Every now and again, Valve conducts a Steam Hardware survey to find out information about the people using its platform. The most recent one revealed a surprising fact: the Steam Chinese userbase has surpassed the English-speaking users for the first time — but there might be more to the story than it first seems at face value.

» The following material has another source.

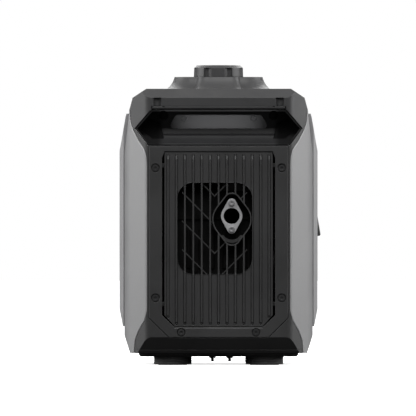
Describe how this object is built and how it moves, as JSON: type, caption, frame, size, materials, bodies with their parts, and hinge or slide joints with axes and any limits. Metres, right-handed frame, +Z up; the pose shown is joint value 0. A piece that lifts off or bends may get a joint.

As PC Gamer reports, the results of the December 2019 Steam Hardware survey have come out and they’ve revealed all sorts of information. Among the revelations is the fact that the Steam Chinese userbase has jumped up by 14.43%, putting its final total at 37.97% of the platform’s userbase — and well over the 30.43% English-speaking userbase.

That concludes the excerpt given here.